"Pembangunan pegunungan Arfak harus taat RTRW"

12 Mei 2016 21:29 WIB
"Pembangunan pegunungan Arfak harus taat RTRW"
Dokumen foto Pegunungan Arfak. (manokwari.bpk.go.id)
Manokwari (ANTARA News) - Ketua Komite Nasional Pemuda Indonesia (KNPI) Papua Barat Hermus Indou berpandangan, pembangunan di Kabupaten Pegunungan Arfak, wajib mentaati Rencana Tata Ruang dan Wilayah (RTRW).

Di Manokwari, Kamis, Hermus mengatakan, Pegunungan Arfak merupakan wilayah sensitif. Pembangunan hati-hati agar tidak menimbulkan bencana.

"Sesuai RTRW Nasional maupun provinsi, 75 hingga 80 persen dari wilayah Pegunungan Arfak merupakan kawasan konservasi. Lahanya sangat sensitif terhadap pembangunan dan aktivitas masyarakat," kata dia.

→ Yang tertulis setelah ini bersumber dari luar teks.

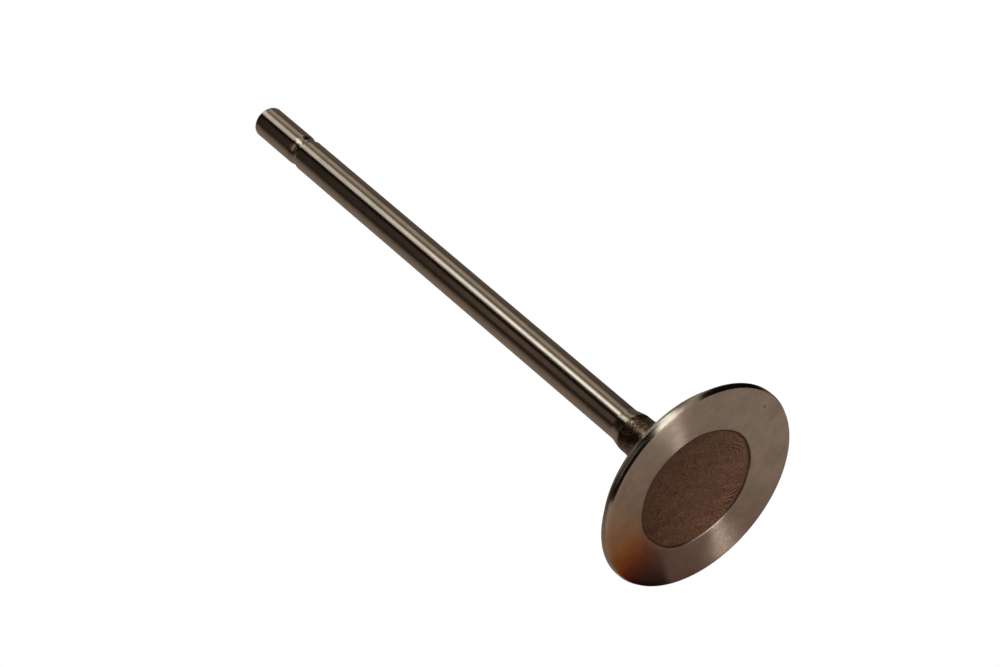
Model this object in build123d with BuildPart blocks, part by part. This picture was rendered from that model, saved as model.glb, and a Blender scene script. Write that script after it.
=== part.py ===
import os
from math import radians, tan

from build123d import *

# Engine valve: one forged and machined piece of heat-resisting steel, standing on its head.
# The valve face lies on the XY plane, with the origin at the centre of its ring,
# and the stem rises along +Z to the tip. Lengths are in millimetres, angles in degrees.

# Head
head_diameter = 44.0            # across the margin, the widest place of the valve
face_chamfer_depth = 0.28       # how far the edge break between face and margin cuts inwards
face_chamfer_height = 0.6       # and how far it climbs the margin
margin_height = 1.3             # from the face to the lower edge of the seat
seat_angle = 45.0               # of the ground sealing cone, measured from the face
seat_width = 1.8                # of that cone, measured along a radius
back_angle = 26.0               # of the forged cone behind the seat, measured from the face
underhead_radius = 12.0         # concave blend from the back of the head into the neck

# Forged recess in the face, left as it came from the die
recess_diameter = 26.0
recess_wall_height = 0.35       # step down from the turned face all round the recess
recess_wall_draft = 25.0        # slope of that step, measured from the upright
recess_dish_depth = 0.75        # how far the dished floor sinks below the foot of the step
recess_shift_x = -0.43          # the die print sits a little off the turned axis
recess_shift_y = -0.6

# Stem and neck
stem_diameter = 7.0
neck_step = 0.6                 # how far the forged neck stands proud of the ground stem
neck_land = 1.2                 # straight forged neck left above the underhead blend
runout_length = 2.6             # cone between the forged neck and the ground stem
shoulder_radius = 1.2           # soft edge where the neck turns into that cone

# Tip end
valve_length = 147.0            # from the face to the tip
tip_radius = 0.6                # rounded edge of the tip
groove_to_tip = 15.1            # from the middle of the keeper groove to the tip
groove_width = 2.4
groove_depth = 0.4

# Radii and heights of the axial section
stem_radius = stem_diameter / 2
neck_radius = stem_radius + neck_step
head_radius = head_diameter / 2
seat_inner_radius = head_radius - seat_width
seat_top = margin_height + seat_width * tan(radians(seat_angle))
back_top = seat_top + (seat_inner_radius - neck_radius) * tan(radians(back_angle))
blend_top = back_top + underhead_radius * tan(radians(90 - back_angle) / 2)
neck_top = blend_top + neck_land
runout_top = neck_top + runout_length


def ring_at(part, height):
    """The circular edge of a turned part that lies nearest to one height."""
    return part.edges().filter_by(GeomType.CIRCLE).sort_by(lambda ring: abs(ring.center().Z - height))[0]


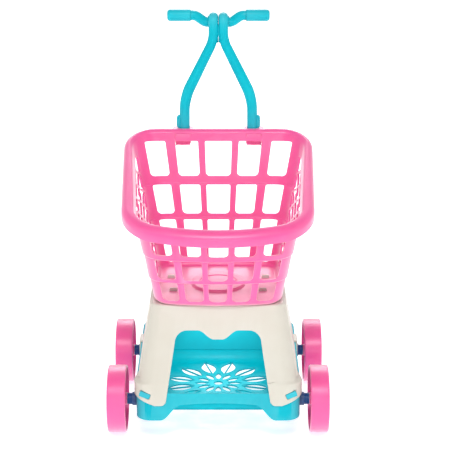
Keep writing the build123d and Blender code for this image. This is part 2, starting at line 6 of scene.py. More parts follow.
import bmesh
import bpy
from bpy.props import FloatProperty, FloatVectorProperty, IntProperty, PointerProperty
from bpy.types import Operator, Panel, PropertyGroup
from mathutils import Matrix, Vector


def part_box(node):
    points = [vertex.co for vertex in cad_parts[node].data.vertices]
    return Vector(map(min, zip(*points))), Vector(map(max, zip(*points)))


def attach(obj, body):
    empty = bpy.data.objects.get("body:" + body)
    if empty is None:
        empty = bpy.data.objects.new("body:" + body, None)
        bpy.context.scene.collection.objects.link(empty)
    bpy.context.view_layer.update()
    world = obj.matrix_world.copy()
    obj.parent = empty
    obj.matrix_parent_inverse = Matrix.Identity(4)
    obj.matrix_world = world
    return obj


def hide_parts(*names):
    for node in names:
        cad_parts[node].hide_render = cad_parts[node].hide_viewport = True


bl_info = {
    "name": "Toy shopping trolley",
    "version": (1, 0, 0),
    "blender": (4, 5, 0),
    "location": "View3D > Sidebar > Trolley",
    "description": "Models a child's shopping trolley round its packed frame",
    "category": "Object",
}

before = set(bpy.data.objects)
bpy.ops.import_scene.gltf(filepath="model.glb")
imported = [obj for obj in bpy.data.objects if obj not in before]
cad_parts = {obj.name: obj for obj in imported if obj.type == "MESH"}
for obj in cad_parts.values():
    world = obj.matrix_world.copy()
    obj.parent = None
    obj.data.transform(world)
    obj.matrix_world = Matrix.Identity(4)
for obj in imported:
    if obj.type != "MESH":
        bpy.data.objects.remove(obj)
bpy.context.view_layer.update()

MM = 0.001
BODY = "trolley"
SIDES = {"left": -1, "right": 1}
ENDS = ("front", "rear")
BACK_SPANS = 4
CORNER_SPANS = 8
SIDE_SPANS = 8
FRONT_SPANS = 8
HALF_TURN = BACK_SPANS + 2 * CORNER_SPANS + SIDE_SPANS + FRONT_SPANS
TURN = 2 * HALF_TURN
CIRCLE_REACH = 0.5523

# In millimetres: rises are counted from the basket's floor, and pairs are (low, high) or
# (near, far) unless they say otherwise.
TIER_RISES = (38, 72.5, 122)
WINDOW_RISES = ((8, 36), (41, 70), (78, 120), (132, 182))
FRONT_WINDOWS = ((-13.2, 13.2), (21.0, 47.6), (57.2, 82.6))
FRONT_WINDOWS_RISE = 55
BACK_WINDOWS = ((-18.5, 18.5), (28.0, 59.5), (73.0, 101.0))
BACK_WINDOWS_RISE = 155
# Places of the stand's tongues: from the middle, and behind the front axle.
TONGUES = ((62, 28), (67, 81))
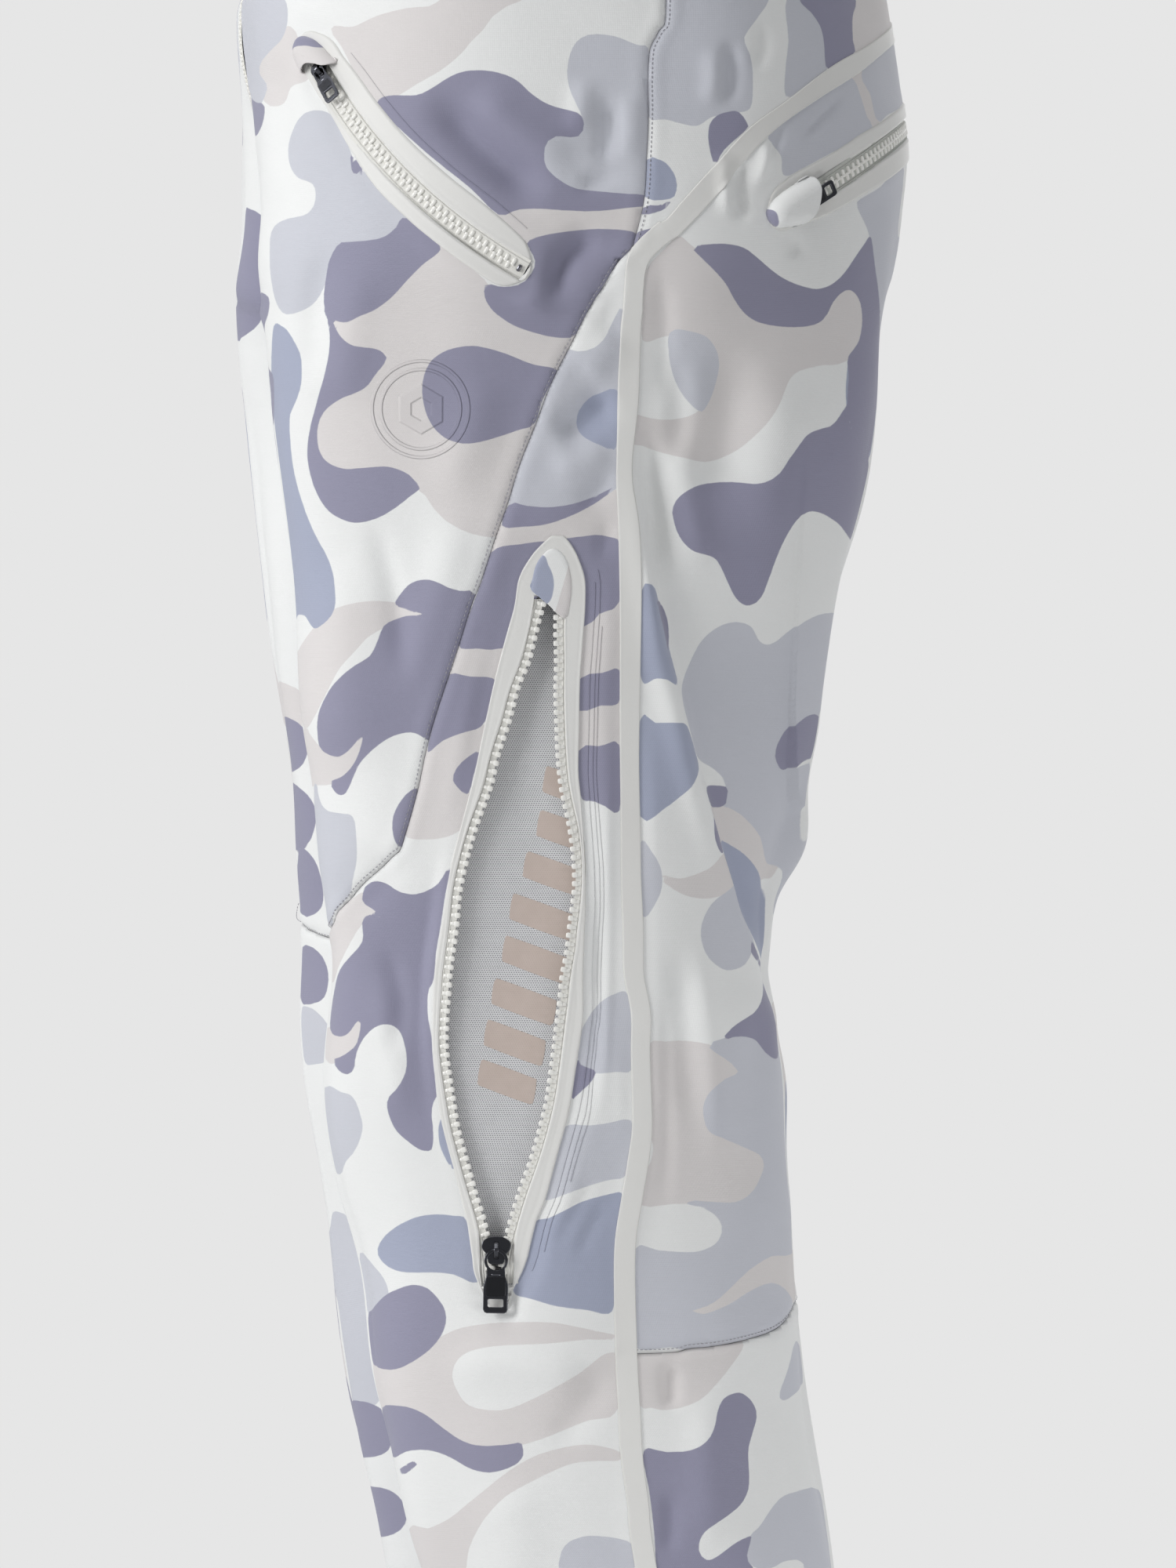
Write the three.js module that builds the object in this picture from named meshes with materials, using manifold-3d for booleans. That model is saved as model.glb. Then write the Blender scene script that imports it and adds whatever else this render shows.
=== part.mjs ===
// Insulated ski pants, adult size M. Millimetres, +Z up, +X wearer's left, -Y front.
// The origin is the middle of the waist in the plane of the waistband's top edge.
import * as THREE from 'three';
import Module from 'manifold-3d';

const wasm = await Module();
wasm.setup();

// ---- driving dimensions -------------------------------------------------
const HEM_Z = -1050;            // outseam
const BAND_H = 38;              // waistband height
const CLOTH_T = 2;              // shell, insulation and lining together
const GAP = 0.2;                // half the gap at a butt seam
const TAPE_LIFT = 0.9;          // bonded tapes sit this far above the cloth
const FRAME_LIFT = 1.2;         // bonded zip frames likewise
const TAPE_T = 0.8;
const FRAME_T = 1.0;
const CHAIN_HALF = 3.5;         // half width of closed teeth
const CHAIN_TAPE = 4.6;         // half width of the pocket chain with its tape
const CHAIN_W = 1.3;            // half thickness of the teeth
const SLOT_HALF = 5.2;          // half width of the slot in frame and cloth
const SLIT = 0.5;               // half width of the line between the tooth rows
const VENT_TAPE = 5.0;          // tape beside each vent tooth row
const TOOTH_W = 3.0;            // depth of a vent tooth row across
const PITCH = 4.3;              // vent tooth pitch
const LINING_DROP = 6.5;        // mesh and pocket bags hang this far inside
const GAITER_TOP = -862, GAITER_BOTTOM = -1040;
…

Pembangunan dan aktivitas masyarakat di daerah tersebut, ujarnya menilai, harus berwawasan lingkungan. Jika tidak bencana banjir dan longsor di wilayah tersebut bisa terulang kembali.

Putra Masyarakat Arfak ini mengungkapkan, di wilayah tersebut memiliki sungai-sungai besar. Tanah di daerah itu pun labil dan sebagian besar bertopografi pegunungan.

"Pembangunan di daerah itu harus benar-benar memperhatikan aspek lingkungan demi keselamatan manusia. Jika salah kelola sedikit pun bencana pasti terjadi," ujarnya.

Dia menyebutkan, sebagian besar profesi masyarakat di daerah ini adalah petani. Pola pertanian yang diterapkan masyarakat yakni pola subsisten yang berpindah-pindah dari satu tempat ke tempat yang lain.

Pembukaan lahan untuk lokasi penanaman baru, menurutnya adalah hal yang biasa bagi masyarakat. Masyarakat tidak sadar bahwa hal itu bisa memicu banjir dan longsor.

"Cukup banyak hutan Pegunungan Arfak gundul, karena pembukaan lahan yang dilakukan masyarakat tidak dibarengi dengan program penghijauan," kata dia.

Dia menilai, banjir dan longsor yang terjadi di Pegunungan Arfak pada April lalu, salah satunya terjadi akibat pola pertanian yang diterapkan masyarakat.

Menurutnya, perlu upaya pendampingan agar masyarakat menerapkan pola pertanian modern dan menetap pada satu wilayah. Hermus kuatir hutan di daerah itu akan habis jika pola pertanian subsisten masih terus terjadi.